La absolución de Donald Trump en el Senado fue la imagen más fiel de la profunda metamorfosis que sufrió en los últimos años el Partido Republicano y la política estadounidense. Tras el fracaso económico de George W. Bush y los ocho años de Barack Obama, el Gran Old Party (GOP) tenía que reinventarse. Bajar impuestos, reducir el déficit fiscal, y defender el libre mercado ya no bastaba para ganar las elecciones. Los republicanos encontraron en el magnate inmobiliario la receta ideal para volver al poder. Y esta semana se aferraron a ella, conscientes de que las encuestas, que le otorgan una aprobación del 49%, la economía y su electorado no los perdonarían si lo dejaban caer.
Mitt Romney, ex candidato a presidente en 2012 y único republicano que votó para destituir a Trump, simboliza el pasado principista y moderado del partido de Abraham Lincoln. Trump, en cambio, se ajusta más a lo que pide hoy la política: showman, un barniz de outsider que se enfrenta al “pantano” de Washington, grandes dotes comunicativas, y poco contenido ideológico.
Si bien Trump rescata algunas de las tradiciones del partido, se desmarca en las formas de comunicar y en la base que pretende representar. Hace guiños a los que temen perder su trabajo –el verdadero motivo de sus guerras comerciales–, a los descontentos que sienten que el crecimiento no golpeó a sus puertas, y a los desencantados con la política tradicional.

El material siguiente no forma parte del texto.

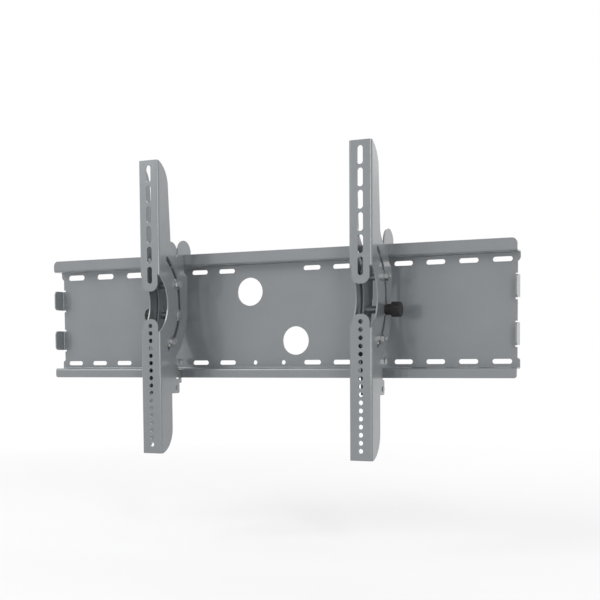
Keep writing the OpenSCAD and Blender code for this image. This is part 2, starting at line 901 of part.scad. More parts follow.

Esa gente no ve a Trump como la fuente de su inspiración, sino como su azote al sistema. Para Trump la política es un juego de suma cero, donde no hay cooperación posible con la oposición ni con sus correligionarios que discrepan públicamente con él.
Las primarias, que funcionaban como un dique de contención de los candidatos más radicales y extremistas, se transformaron en una competencia donde gana quien moviliza al núcleo duro más activo, aquellos que gritan más fuerte en los mítines y en las redes sociales. Si esa minoría es lo suficientemente ruidosa y el candidato es un habitué de los estudios de televisión, la cobertura de la prensa y el flujo de donaciones están asegurados.

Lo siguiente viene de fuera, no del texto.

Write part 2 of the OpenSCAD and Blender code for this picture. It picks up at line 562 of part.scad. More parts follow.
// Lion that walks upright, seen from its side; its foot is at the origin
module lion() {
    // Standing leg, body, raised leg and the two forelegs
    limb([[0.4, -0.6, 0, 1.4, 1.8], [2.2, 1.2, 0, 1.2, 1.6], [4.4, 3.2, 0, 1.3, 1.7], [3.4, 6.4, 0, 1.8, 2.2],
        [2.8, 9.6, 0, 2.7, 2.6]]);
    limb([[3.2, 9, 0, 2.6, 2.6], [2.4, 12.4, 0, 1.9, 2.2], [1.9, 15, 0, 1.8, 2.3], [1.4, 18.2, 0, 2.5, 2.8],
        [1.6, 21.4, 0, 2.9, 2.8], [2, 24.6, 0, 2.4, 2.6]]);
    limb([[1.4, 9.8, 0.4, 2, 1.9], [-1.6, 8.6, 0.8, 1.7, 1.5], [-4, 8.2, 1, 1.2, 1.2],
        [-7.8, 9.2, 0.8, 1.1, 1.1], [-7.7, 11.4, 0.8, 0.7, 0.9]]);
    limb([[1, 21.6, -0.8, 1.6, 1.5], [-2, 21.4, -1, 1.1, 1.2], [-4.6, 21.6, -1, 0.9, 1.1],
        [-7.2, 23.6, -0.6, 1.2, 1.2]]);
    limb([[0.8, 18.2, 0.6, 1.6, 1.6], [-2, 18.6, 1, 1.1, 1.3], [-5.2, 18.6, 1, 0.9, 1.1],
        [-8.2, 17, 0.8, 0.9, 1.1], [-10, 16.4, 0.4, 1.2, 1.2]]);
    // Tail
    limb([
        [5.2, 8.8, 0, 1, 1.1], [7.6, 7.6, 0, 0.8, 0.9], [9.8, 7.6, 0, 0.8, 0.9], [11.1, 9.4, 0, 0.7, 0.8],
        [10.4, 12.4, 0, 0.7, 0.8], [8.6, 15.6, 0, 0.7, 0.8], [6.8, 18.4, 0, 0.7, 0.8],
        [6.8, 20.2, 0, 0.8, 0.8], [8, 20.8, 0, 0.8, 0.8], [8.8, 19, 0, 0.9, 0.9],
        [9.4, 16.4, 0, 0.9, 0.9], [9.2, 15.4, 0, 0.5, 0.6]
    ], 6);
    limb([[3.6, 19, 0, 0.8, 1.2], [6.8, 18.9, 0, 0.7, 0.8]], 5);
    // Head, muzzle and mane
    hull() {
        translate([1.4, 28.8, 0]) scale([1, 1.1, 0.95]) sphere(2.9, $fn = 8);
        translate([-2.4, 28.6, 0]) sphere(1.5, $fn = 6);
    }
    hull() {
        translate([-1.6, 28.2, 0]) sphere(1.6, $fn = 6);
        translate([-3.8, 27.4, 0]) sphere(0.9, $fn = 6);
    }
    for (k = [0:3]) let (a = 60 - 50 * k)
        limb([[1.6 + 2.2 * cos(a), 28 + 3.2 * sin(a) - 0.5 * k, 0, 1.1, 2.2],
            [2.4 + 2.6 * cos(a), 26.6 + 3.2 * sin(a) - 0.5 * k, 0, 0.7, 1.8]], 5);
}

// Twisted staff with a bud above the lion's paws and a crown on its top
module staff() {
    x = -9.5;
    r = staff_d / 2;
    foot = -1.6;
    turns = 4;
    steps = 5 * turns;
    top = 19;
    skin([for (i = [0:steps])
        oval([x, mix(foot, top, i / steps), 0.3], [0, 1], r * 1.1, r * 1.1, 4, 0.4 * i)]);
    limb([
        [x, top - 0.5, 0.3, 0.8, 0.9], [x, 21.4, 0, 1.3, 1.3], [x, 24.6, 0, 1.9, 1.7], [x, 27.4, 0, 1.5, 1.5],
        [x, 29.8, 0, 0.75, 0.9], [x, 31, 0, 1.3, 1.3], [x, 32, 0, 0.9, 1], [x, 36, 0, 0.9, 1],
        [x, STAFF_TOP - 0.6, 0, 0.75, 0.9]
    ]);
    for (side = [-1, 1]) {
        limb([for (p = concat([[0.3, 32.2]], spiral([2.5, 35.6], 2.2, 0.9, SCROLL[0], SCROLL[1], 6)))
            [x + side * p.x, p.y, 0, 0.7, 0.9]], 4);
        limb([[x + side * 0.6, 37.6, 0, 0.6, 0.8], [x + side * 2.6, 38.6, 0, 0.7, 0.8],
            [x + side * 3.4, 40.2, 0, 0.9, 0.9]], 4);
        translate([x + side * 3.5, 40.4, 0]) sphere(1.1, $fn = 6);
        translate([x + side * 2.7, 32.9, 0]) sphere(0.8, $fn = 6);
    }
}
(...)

Millonario y ex conductor de The Apprentice, la política de Trump no es de masas, sino de reality show. Cada gesto, frase o tuit está estudiado para generar un profundo impacto –negativo o positivo–, replicado por sus seguidores, opositores y los medios de comunicación, que avivan, sin quererlo, el fuego de la hoguera de las vanidades del trumpismo.

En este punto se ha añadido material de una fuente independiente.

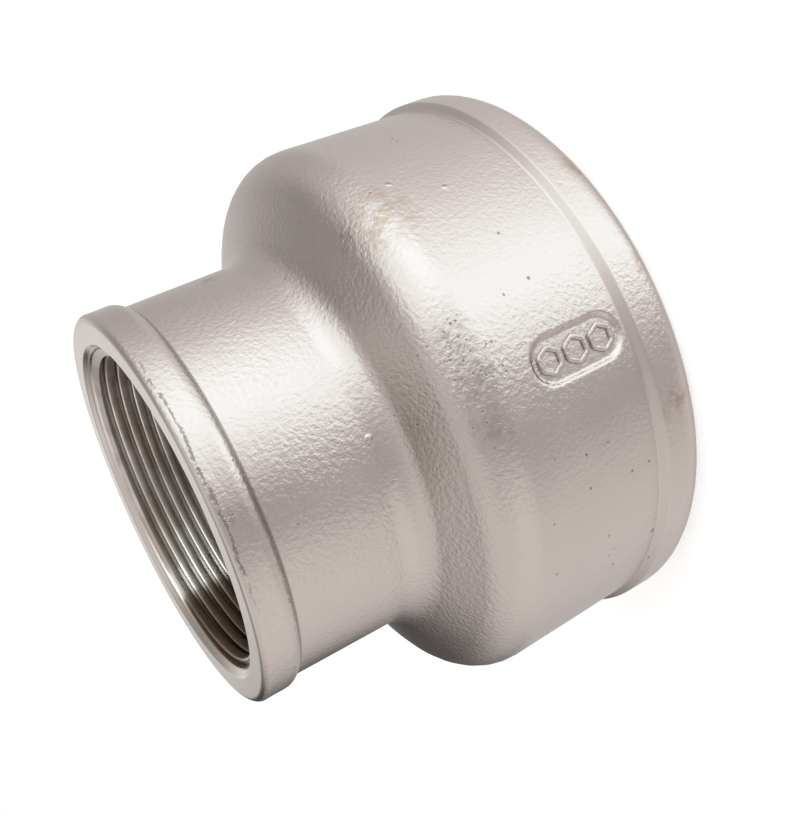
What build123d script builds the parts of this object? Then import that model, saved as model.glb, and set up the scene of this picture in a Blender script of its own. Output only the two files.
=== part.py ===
from build123d import *
from math import acos, cos, degrees, radians, sin, tan
import os

# Banded reducing coupling, one stainless casting with a threaded mouth at each end.
# It stands on its large end: the origin is the centre of the large face and +Z runs
# along the axis to the small face. Lengths are in millimetres, angles in degrees.

# Casting, outside
overall_length = 76.9
large_band_radius = 50.8
large_band_width = 8.4
large_edge_radius = 5.0
large_edge_turn = 70.0
large_edge_flats = 3
large_step_length = 1.1
barrel_radius = 49.6
barrel_length = 24.0
barrel_draft = 1.8
shoulder_radius = 8.6
shoulder_slope = 64.0
neck_fillet_radius = 5.8
neck_radius = 34.8
small_band_radius = 36.0
small_band_width = 7.2
small_band_back_radius = 2.6
small_face_bevel = 0.8

# Casting, inside
shoulder_wall = 7.0
core_barrel_radius = 41.8
passage_radius = 27.8

# Threaded mouths, bored to the crests of G 3 and G 2 parallel pipe thread
large_crest_radius = 42.463
large_thread_depth = 26.0
large_mouth_radius = 44.6
small_crest_radius = 28.328
small_thread_depth = 20.0
small_mouth_radius = 30.4
mouth_bevel = 0.7
countersink_length = 1.1

# Sunk panel on the barrel, a slot shape that runs along the axis
panel_length = 17.6
panel_width = 8.2
panel_depth = 0.6
panel_height = 19.0

# Heights of the main stations above the large face
large_step_top = large_band_width + large_step_length
barrel_top = large_step_top + barrel_length
barrel_top_radius = barrel_radius + barrel_length * tan(radians(barrel_draft))
small_band_foot = overall_length - small_band_width
small_thread_end = overall_length - small_thread_depth
thread_start = mouth_bevel + countersink_length


# Shoulder: corner arc, straight slope and lip arc, tangent to the barrel and the neck
corner_drop = shoulder_radius * (cos(radians(barrel_draft)) - cos(radians(shoulder_slope)))
lip_drop = neck_fillet_radius * (1 - cos(radians(shoulder_slope)))
slope_drop = barrel_top_radius - neck_radius - corner_drop - lip_drop
barrel_rise = (sin(radians(barrel_draft)), cos(radians(barrel_draft)))
corner = JernArc(
    (barrel_top_radius, barrel_top), barrel_rise, shoulder_radius, shoulder_slope + barrel_draft
)
slope = PolarLine(corner @ 1, slope_drop / sin(radians(shoulder_slope)), direction=corner % 1)
lip = JernArc(slope @ 1, slope % 1, neck_fillet_radius, -shoulder_slope)

# Core: a cone that runs along the slope one wall inside it, between barrel and passage
slope_middle = slope @ 0.5
core_reference_radius = slope_middle.X - shoulder_wall * cos(radians(shoulder_slope))
core_reference_height = slope_middle.Y - shoulder_wall * sin(radians(shoulder_slope))


def core_cone_height(radius):
    """Height of the core's cone where it has the given radius."""
    return core_reference_height + (core_reference_radius - radius) / tan(radians(shoulder_slope))


# Half section of the casting, x is the radius and y the height. The large band's rounded edge
# is drawn as narrow bevels, a tenth of a millimetre inside the true arc.
edge_turns = [large_edge_turn * (1 - i / large_edge_flats) for i in range(large_edge_flats + 1)]
large_edge = [
    (
        large_band_radius - large_edge_radius * (1 - cos(radians(turn))),
        large_edge_radius * (sin(radians(large_edge_turn)) - sin(radians(turn))),
    )
    for turn in edge_turns
]
back_turn = degrees(acos(1 - (small_band_radius - neck_radius) / small_band_back_radius))
back_start = (sin(radians(back_turn)), cos(radians(back_turn)))
band_back = JernArc(
    (neck_radius, small_band_foot), back_start, small_band_back_radius, back_turn
)
section = [
    Polyline(
        *large_edge,
        (large_band_radius, large_band_width),
        (barrel_radius, large_step_top),
        (barrel_top_radius, barrel_top),
    ),
    corner,
    slope,
    lip,
    Line(lip @ 1, band_back @ 0),
    band_back,
    Polyline(
        band_back @ 1,
        (small_band_radius, overall_length - small_face_bevel),
        (small_band_radius - small_face_bevel, overall_length),
        (small_mouth_radius + mouth_bevel, overall_length),
        (small_mouth_radius, overall_length - mouth_bevel),
        (small_crest_radius, overall_length - thread_start),
        (small_crest_radius, small_thread_end),
        (passage_radius, small_thread_end - (small_crest_radius - passage_radius)),
        (passage_radius, core_cone_height(passage_radius)),
        (core_barrel_radius, core_cone_height(core_barrel_radius)),
        (core_barrel_radius, large_thread_depth + large_crest_radius - core_barrel_radius),
        (large_crest_radius, large_thread_depth),
        (large_crest_radius, thread_start),
        (large_mouth_radius, mouth_bevel),
        (large_mouth_radius + mouth_bevel, 0),
        large_edge[0],
    ),
]
half_section = make_face(Curve() + section)
casting = revolve(Plane.XZ * half_section, Axis.Z)

# The panel is sunk into the front of the barrel, and its floor follows the barrel
panel_plane = Plane(origin=(0, 0, panel_height), x_dir=(0, 0, 1), z_dir=(0, -1, 0))
panel_outline = panel_plane * SlotOverall(panel_length, panel_width)
panel_floor_radius = (
    barrel_radius + (panel_height - large_step_top) * tan(radians(barrel_draft)) - panel_depth
)
panel_core = Pos(0, 0, panel_height) * Cylinder(panel_floor_radius, 2 * panel_length)
casting -= extrude(panel_outline, large_band_radius) - panel_core

casting.label = "coupling_body"
os.makedirs("parts", exist_ok=True)
export_step(casting, "parts/coupling_body.step")
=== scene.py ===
# %% [markdown]
# # A cast stainless reducing coupling
# The real thing is one investment casting, shot-blasted to a satin skin, then faced and threaded
# at both ends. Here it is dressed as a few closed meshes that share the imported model's frame: the
# casting, the two threads that a tap cuts in its mouths, and the raised marks in its panel.

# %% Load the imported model
import math

import bpy
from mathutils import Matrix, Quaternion, Vector, noise


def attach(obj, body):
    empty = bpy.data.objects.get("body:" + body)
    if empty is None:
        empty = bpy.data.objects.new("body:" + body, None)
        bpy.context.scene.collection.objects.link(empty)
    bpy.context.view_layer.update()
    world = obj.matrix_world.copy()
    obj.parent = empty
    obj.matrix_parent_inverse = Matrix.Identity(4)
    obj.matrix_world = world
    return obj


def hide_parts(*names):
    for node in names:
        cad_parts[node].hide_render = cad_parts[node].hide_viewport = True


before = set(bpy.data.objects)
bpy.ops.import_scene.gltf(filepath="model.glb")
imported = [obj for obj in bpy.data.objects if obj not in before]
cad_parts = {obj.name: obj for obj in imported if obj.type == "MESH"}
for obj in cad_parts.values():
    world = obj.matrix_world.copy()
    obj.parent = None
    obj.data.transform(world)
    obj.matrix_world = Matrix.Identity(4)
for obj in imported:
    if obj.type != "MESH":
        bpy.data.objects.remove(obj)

MM = 0.001
scene = bpy.context.scene
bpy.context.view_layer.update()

# %% [markdown]
# ## The camera
# The photograph is taken from about 20 cm with a normal lens, a little above the part, and the
# camera is rolled far over, so that the coupling seems to lie on its side. The part itself stands
# upright on its large face, so the roll belongs to the camera and not to the part.

# %% Place the camera
camera_place = Vector((15.99, -201.92, 113.10)) * MM
camera_target = Vector((-0.67, -3.53, 30.13)) * MM
camera_roll = math.radians(-115.14)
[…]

Muchas veces subestimado, Trump intuye como pocos lo que quieren las audiencias. El discurso del Estado de la Unión fue una muestra de ello. Allí, habló de un “boom” de empleos en la industria –un tema crucial para votantes en Michigan, Pennsylvania, Ohio y Wisconsin–, acentuó los principales hitos de su administración en la lucha contra el terrorismo, e hizo hincapié en el control de las fronteras. Pero el presidente sabe que la política no se nutre solo de propuestas programáticas, sino también de emociones e impacto. Por eso, entregó la Medalla al Valor al locutor de extrema derecha Rush Limbaugh, referente de la “mayoría silenciosa” que vota al presidente, un día después que anunciara que luchaba contra un cáncer de pulmón; sorprendió a una mujer al anunciarle que su esposo, un militar destinado en Afganistán, estaba con ellos en el recinto; y levantó de su silla a republicanos y demócratas al presentar al presidente de la Asamblea Nacional Juan Guaidó, en un gesto dirigido a la diáspora venezolana y cubana de Florida, distrito clave en la lucha por la presidencia. La política exterior de Trump también está diseñada para garantizar su permanencia en el poder.
En Estados Unidos ninguna campaña política prospera solo con ideas o una fuerte personalidad, también necesita una cantidad abundante de dinero. Experto en recaudar, el presidente ya embolsó 211 millones de dólares, más que cualquiera de sus contrincantes demócratas, según el sitio Open Secrets. Los principales grupos de interés quieren poner un pie en la Casa Blanca. Para ello, donan millones a los Super Pacs, los comités de acción política que apoyan a los candidatos con “independencia” de su comando de campaña.
Tras la absolución en el impeachment en el Senado, Trump tiene las manos libres para buscar la reelección. Con ese objetivo, desplegará una campaña similar a la de 2016, con la diferencia de que ahora tiene una exitosa gestión que mostrar. Refregará en la cara de sus rivales las alentadoras cifras de la economía, que creció entre el 2 y 3% en 2017, 2018 y 2019, al tiempo que insultará a la prensa y a las minorías. Los demócratas aún no descifran cómo enfrentar ese estilo cáustico y agresivo, tan políticamente incorrecto como cautivante para los que hacen zapping en la televisión o se sumergen en las redes sociales. Porque Trump es justamente eso, un “politician entertainer” (político animador) que despierta con un agudo olfato las pasiones más profundas y controvertidas del electorado.